A ‘Wedding’ Worth Attending

by Ian T. McFarland on November 30, 2007

in Movie Reviews 

  • Title: Margot at the Wedding
  • Rating: 4.5 Stars
  • IMDB: link

The best dramas are the ones that make you fall for the characters, and because of this Margot at the Wedding is one of the best dramas of the year.  Sweet and funny in even some of its darkest moments, it’s a movie that fully exploits character developments and relationships without ever hinting at becoming sappy.

The plot is simple enough – Margot (Nicole Kidman) ventures back home from the big city for the wedding of her sister Pauline (Jennifer Jason Leigh) to the sporadically depressed but endearing Malcolm (Jack Black).  It might sound like a joyous occasion, but it’s anything but, thanks to the inability of Margot to just shut up and love her family.  Never content with herself or her surroundings, she constantly criticizing everyone within eyeshot, descending from her high throne of a New York socialite, a writer who spends more time analyzing the world than she ought to.  Blithely and sneeringly, she can put down her sister’s confidence, fiancé and pregnancy inside of a single breath.  She’s really a disgusting person, but it’s clear that she’s aware and haunted by her repulsive behavior.
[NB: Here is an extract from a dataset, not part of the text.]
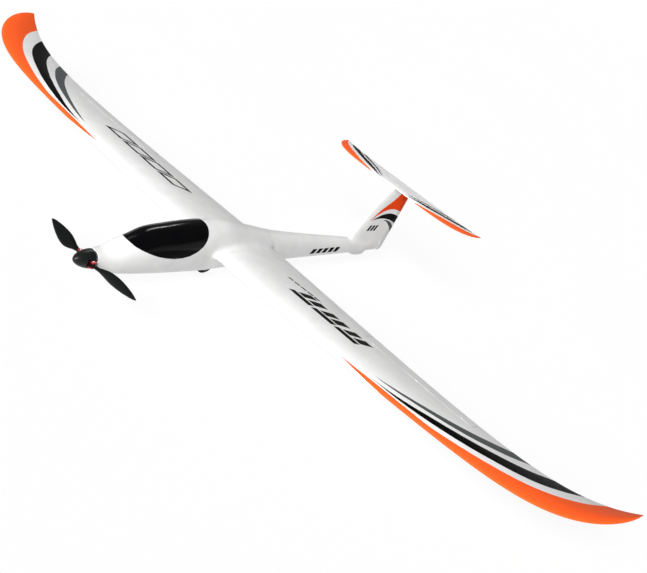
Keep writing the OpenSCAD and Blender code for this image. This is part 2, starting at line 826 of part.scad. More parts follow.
module motor_stator() {
    color(steel) on_thrust(45) difference() {
        union() {
            cylinder(h = 4, r = 11.5);
            cylinder(h = 27, r = 4.5);
            translate([0, 0, 8]) cylinder(h = 15, r = 6);
            for (a = [0:40:320]) rotate(a) translate([5, -1.6, 8]) cube([6.4, 3.2, 15]);
        }
        translate([0, 0, -1]) cylinder(h = 30, r = shaft_r + pin_gap);
    }
}

module motor_bell() {
    color(black) on_thrust(51) difference() {
        cylinder(h = 26, r = 14);
        translate([0, 0, -1]) cylinder(h = 24, r = 12.4);
        cylinder(h = 30, r = shaft_r);
        for (a = [0:60:300]) rotate(a) translate([8, 0, 20]) cylinder(h = 8, r = 2.2, $fn = 24);
    }
}

module motor_shaft() {
    color(steel) on_thrust(10) cylinder(h = 67, r = shaft_r);
}

// Half height of the yoke, half width of its fork and radius of its fold pins
yoke_h = 5.8;
fork_gap = 3.7;
pin_r = 1.5;

module prop_yoke() {
    color(anodised_red) difference() {
        union() {
            on_thrust(20) cylinder(h = 16.2, r = 6.5);
            translate([-fold_x, fold_y - 4.6, -yoke_h]) cube([2 * fold_x, 9.2, 2 * yoke_h]);
            for (s = [-1, 1]) translate([s * fold_x, fold_y, -yoke_h]) cylinder(h = 2 * yoke_h, r = 4.6);
        }
        on_thrust(10) cylinder(h = 40, r = shaft_r);
        for (s = [-1, 1]) translate([s * fold_x, fold_y, 0]) {
            translate([0, 0, -fork_gap]) cylinder(h = 2 * fork_gap, r = 5.6);
            translate([s > 0 ? 0 : -12, -8, -fork_gap]) cube([12, 16, 2 * fork_gap]);
            translate([0, 0, -10]) cylinder(h = 20, r = pin_r, $fn = 32);
        }
    }
}

module prop_nut() {
    color(steel) on_thrust(14) difference() {
        cylinder(h = 6, r = 4.6, $fn = 6);
        translate([0, 0, -1]) cylinder(h = 8, r = shaft_r);
    }
}

module blade_pins() {
    color(steel) for (s = [-1, 1]) translate([s * fold_x, fold_y, -yoke_h]) {
        cylinder(h = 2 * yoke_h, r = pin_r, $fn = 32);
        translate([0, 0, 2 * yoke_h]) cylinder(h = 0.9, r = 2.4, $fn = 32);
    }
}

// Half height of the slots that let the blades out
slot_h = 6.9;

function spinner_radius(y, r) = r * pow(1 - pow((spinner_len - y) / spinner_len, 1.9), 0.6);

function spinner_line(r, y0) = [for (t = steps(0, 1, 12))
    let (y = y0 + (spinner_len - y0) * (1 - cos(90 * t))) [spinner_radius(y, r), y]];

module spinner() {
    wall = 1.5;
    color(black) difference() {
        rotate([-90, 0, 0]) rotate_extrude($fn = 64) difference() {
            polygon(concat(spinner_line(spinner_r, 0), [[0, spinner_len]]));
            polygon(concat([[0, 9]], [for (p = spinner_line(spinner_r, 0)) if (p[1] > 6)
                [p[0] - wall, p[1] + wall]], [[0, spinner_len + wall]]));
        }
        // slots that let the blades out and fold back
        for (s = [-1, 1]) translate([s > 0 ? 9 : -29, 20, -slot_h]) cube([20, 30, 2 * slot_h]);
        translate([-30, spinner_len - 1.8, -30]) cube([60, 10, 60]);
    }
}

module spinner_backplate() {
    color(black) on_thrust(spinner_len - 1.8) difference() {
        cylinder(h = 1.8, r = spinner_r);
        translate([0, 0, -1]) cylinder(h = 4, r = shaft_r);
        for (s = [-1, 1]) translate([s > 0 ? 9 : -29, -slot_h, -1]) cube([20, 2 * slot_h, 4]);
    }
}

// Blade rows by distance from the shaft: [radius, chord, thickness].
blade_rows = [[28, 8, 4.4], [35, 11, 3.8], [46, 18.5, 3.2], [60, 25, 2.7], [76, 25.5, 2.3],
    [92, 21.5, 1.9], [106, 15, 1.6], [116, 8.5, 1.3], [122, 2.6, 1]];
blade_pitch = 127;

// Blade section: a flat-bottomed leaf, twisted to the helix angle at this radius.
function blade_ring(r) =
    let (
        chord = smooth(blade_rows, 1, r),
        thick = smooth(blade_rows, 2, r),
        turn = atan(blade_pitch / (2 * PI * r)),
        sweep = 3 * sin(180 * (r - 28) / 94)
    )
    [for (i = [0:11])
        let (
            a = 360 * i / 12,
            across = chord / 2 * cos(a) + sweep,
            up = thick / 2 * sin(a) + (sin(a) > 0 ? 0.35 : -0.1) * thick * pow(sin(a), 2)
        )
        [r * prop_r / 122, -across * sin(turn) - up * cos(turn), across * cos(turn) - up * sin(turn)]];

module blade_half() {
    difference() {
        union() {
            loft([for (r = steps(28, 122, 14)) blade_ring(r)]);
            // the tongue between the yoke's cheeks
            translate([fold_x, 0, -3.5]) cylinder(h = 7, r = 4.2);
            translate([fold_x, -3.2, -3.2]) cube([13, 6.4, 6.4]);
        }
        translate([fold_x, 0, -10]) cylinder(h = 20, r = pin_r + pin_gap, $fn = 32);
    }
}

module parked_blade() {
    translate([fold_x, fold_y, 0]) rotate([0, 0, blade_trail]) translate([-fold_x, 0, 0]) blade_half();
}

module blade_port() {
    color(black) parked_blade();
}

module blade_starboard() {
    color(black) rotate([0, 180, 0]) parked_blade();
}

// ---------- equipment ----------

tray_z = -15;

module rounded_block(x, y, z, size, r) {
    translate([x, y, z]) hull() for (dx = [r, size[0] - r]) for (dy = [r, size[1] - r])
        translate([dx, dy, 0]) cylinder(h = size[2], r = r, $fn = 16);
}

module esc() {
    color(servo_blue) rounded_block(-11, 92, -16, [22, 38, 9], 2);
}

module battery() {
    color([0.15, 0.18, 0.22]) rounded_block(-14.5, 138, tray_z, [29, 90, 21], 3);
}

module battery_strap() {
    y = 172;
    w = 20;
    color(black) difference() {
        translate([-15.9, y, tray_z - 3.2]) cube([31.8, w, 25.4]);
        translate([-14.8, y - 1, tray_z - 2]) cube([29.6, w + 2, 23.1]);
    }
}

module equipment_tray() {
    color([0.80, 0.66, 0.46]) translate([-14.7, 132, tray_z - 2]) cube([29.4, 134, 2]);
}

module receiver() {
    color(black) rounded_block(-11, 234, tray_z, [22, 32, 12], 1.5);
}

// Three motor wires and the battery lead, each a straight run inside the nose.
module power_wiring() {
    color(black) {
        for (s = [-1, 0, 1]) translate([s * 4, 84, -12]) rotate([-90, 0, 0]) cylinder(h = 8, r = 1.4, $fn = 24);
        for (s = [-1, 1]) translate([s * 4, 130, -9]) rotate([-90, 0, 0]) cylinder(h = 8, r = 1.5, $fn = 24);
    }
}

// ---------- canopy ----------

canopy_stations = concat([97, 100], steps(108, 284, 14));

module canopy() {
    color(black) intersection() {
        difference() {
            loft([for (y = canopy_stations) full_ring(y, 0, 32)]);
            loft([for (y = canopy_stations) let (first = y == 97, end = y == 284)
                full_ring(first ? 96 : end ? 285 : y, canopy_wall, 32)]);
        }
        translate([0, -canopy_gap, canopy_gap]) canopy_prism(-60, 60);
    }
}

module canopy_latch() {
    color(grey) {
        // tongue under the nose's top skin
        translate([-5, 92, 24.5]) cube([10, 21, 2.2]);
        translate([-4, 110, 26.7]) cube([8, 3, 11.4]);
        // magnet holder behind
        translate([-6, 272, 57]) cube([12, 5.8, 9.5]);
    }
}

module canopy_magnet() {
    color(steel) translate([0, 277.8, magnet_z]) rotate([-90, 0, 0]) cylinder(h = 3, r = 4);
}

module fuselage_magnet() {
    color(steel) translate([0, 282.6, magnet_z]) rotate([-90, 0, 0]) cylinder(h = 3, r = 4);
}

// ---------- belly wheel ----------

wheel_z = wheel_r - ground_z;

module on_axle() {
    translate([0, wheel_y, wheel_z]) rotate([0, 90, 0]) children();
}

module wheel_box() {
    color(black) difference() {
        translate([-9.8, wheel_y - 28, -32.5]) cube([19.6, 56, 31]);
        translate([-8.3, wheel_y - 26.5, -40]) cube([16.6, 53, 37]);
        on_axle() translate([0, 0, -20]) cylinder(h = 40, r = 1.5, $fn = 32);
    }
}

module wheel_axle() {
    color(steel) on_axle() translate([0, 0, -9.7]) cylinder(h = 19.4, r = 1.5, $fn = 32);
}

hub_r = wheel_r - 8;

module wheel_hub() {
    color(nylon) on_axle() difference() {
        union() {
            translate([0, 0, -wheel_w / 2 - 1]) cylinder(h = wheel_w + 2, r = 4);
            translate([0, 0, -1.5]) cylinder(h = 3, r = hub_r);
            difference() {
                translate([0, 0, -wheel_w / 2 + 1]) cylinder(h = wheel_w - 2, r = hub_r);
                translate([0, 0, -wheel_w]) cylinder(h = 2 * wheel_w, r = hub_r - 1.6);
            }
        }
        translate([0, 0, -20]) cylinder(h = 40, r = 1.5 + pin_gap, $fn = 32);
    }
}

module wheel_tyre() {
    shoulder = 4.5;
    color(black) on_axle() rotate_extrude($fn = 96) difference() {
        union() {
            translate([hub_r, -wheel_w / 2]) square([8 - shoulder, wheel_w]);
            translate([wheel_r - shoulder, 0]) circle(r = shoulder, $fn = 48);
            translate([hub_r + 1, -shoulder]) square([8 - shoulder, 2 * shoulder]);
        }
        translate([hub_r - 10, -20]) square([10, 40]);
    }
}

// ---------- placing ----------

module place() {
    translate([0, -length / 2, ground_z]) children();
}

place() fuselage_port();
place() fuselage_starboard();
place() wing_port();
place() wing_starboard();
place() wing_joiner();
place() root_ribs();
place() wing_screws();
place() boom_stiffener();
place() motor_mount();
place() motor_stator();
place() motor_bell();
place() motor_shaft();
place() prop_yoke();
place() prop_nut();
place() blade_pins();
place() spinner();
place() spinner_backplate();
place() blade_port();
place() blade_starboard();
place() esc();
place() battery();
place() battery_strap();
place() equipment_tray();
place() receiver();
place() power_wiring();
place() canopy();
place() canopy_latch();
place() canopy_magnet();
place() fuselage_magnet();
place() aileron_port();
place() aileron_starboard();
place() aileron_horn_port();
place() aileron_horn_starboard();
place() aileron_hinges_port();
place() aileron_hinges_starboard();
place() aileron_servo_port();
place() aileron_servo_starboard();
place() aileron_arm_port();
place() aileron_arm_starboard();
place() aileron_rod_port();
place() aileron_rod_starboard();
place() stabilizer();
place() stabilizer_screws();
place() elevator();
place() elevator_horn();
place() elevator_hinges();
place() elevator_servo();
place() elevator_arm();
place() elevator_rod();
place() rudder();
place() rudder_horn();
place() rudder_hinges();
place() rudder_servo();
place() rudder_arm();
place() rudder_rod();
place() tail_skid();
place() wheel_box();
place() wheel_axle();
place() wheel_hub();
place() wheel_tyre();
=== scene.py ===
"""Visual model of an electric radio control glider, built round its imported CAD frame.

Shapes are worked out in millimetres in the nose frame of the CAD source: Y runs aft from the
spinner tip, X to port, Z up, with the thrust line at Z = 0. placed() turns that into metres in
the part's own frame.
"""

import json
import math

import bmesh
import bpy
import numpy as np
from mathutils import Matrix, Vector
from mathutils.bvhtree import BVHTree


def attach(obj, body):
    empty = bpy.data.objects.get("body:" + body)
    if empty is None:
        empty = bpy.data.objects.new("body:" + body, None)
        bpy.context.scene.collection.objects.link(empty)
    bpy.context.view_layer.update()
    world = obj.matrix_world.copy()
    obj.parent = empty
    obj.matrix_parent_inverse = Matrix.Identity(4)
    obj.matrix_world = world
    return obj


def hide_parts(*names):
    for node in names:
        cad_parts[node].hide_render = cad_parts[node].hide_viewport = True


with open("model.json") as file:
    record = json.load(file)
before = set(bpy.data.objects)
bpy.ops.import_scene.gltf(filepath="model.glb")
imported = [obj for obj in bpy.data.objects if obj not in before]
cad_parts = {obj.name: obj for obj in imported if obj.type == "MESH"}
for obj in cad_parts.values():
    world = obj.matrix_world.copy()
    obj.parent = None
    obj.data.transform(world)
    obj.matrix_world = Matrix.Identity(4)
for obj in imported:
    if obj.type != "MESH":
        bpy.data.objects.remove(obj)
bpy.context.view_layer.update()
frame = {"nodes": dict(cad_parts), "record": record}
scene = bpy.context.scene
nodes = frame["nodes"]

LENGTH = 990.0
GROUND = 50.0
HALF_SPAN = 900.0
SMOOTH_ANGLE = math.radians(32)


# ---------- curves of the airframe ----------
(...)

Writer-director Noah Baumbach deserves credit for putting forth a screenplay that sends the characters through dozens of realistic, emotional loops; though with a character study film like this, the script is only as good as its cast – and the actors nails it.  Black erases the memories of over-acting from King Kong by subtly making his annoying character lovable.  Leigh gives a heart-felt performance too, and the young Zane Pais gives a strong debut as Margot’s son; but KIdman is the one that deserves the water cooler conversation.  It’s difficult to make an insecure taddler someone you can empathize with, but Kidman pulls it off.  In most movies, you would just pray that her kind of character get hit by a car and a serious load of comeuppance so that you wouldn’t have to put up with the character’s bitching anymore; but Kidman is a strong enough actress that she’ll make the audience hope she learns to mute her flaws and learn to become a better person.  She’s at the top of her game here, and deserves a nomination for Best Actress.

Baumbach proved his ability with calm, quick character pieces two years ago with the masterful The Squid and the Whale, about a family as it goes through a divorce, and he certainly hasn’t lost a drop of talent since then.  His competent and collected portrayal of a loving but broken family is a smooth as a slide – you’ll get so caught up in the personalities that you’ll forget you’re that you’re watching a movie entirely, until a character receives a blow that makes you realize how invested you are in these characters as your heart breaks.

In a fall season that hasn’t had any break-out hits demanding Oscar buzz, Margot at the Wedding is the most noteworthy release so far; and if Baumbach can keep bringing theaters the easy-going personal stories, he’s sure to become one of our country’s greatest filmmakers.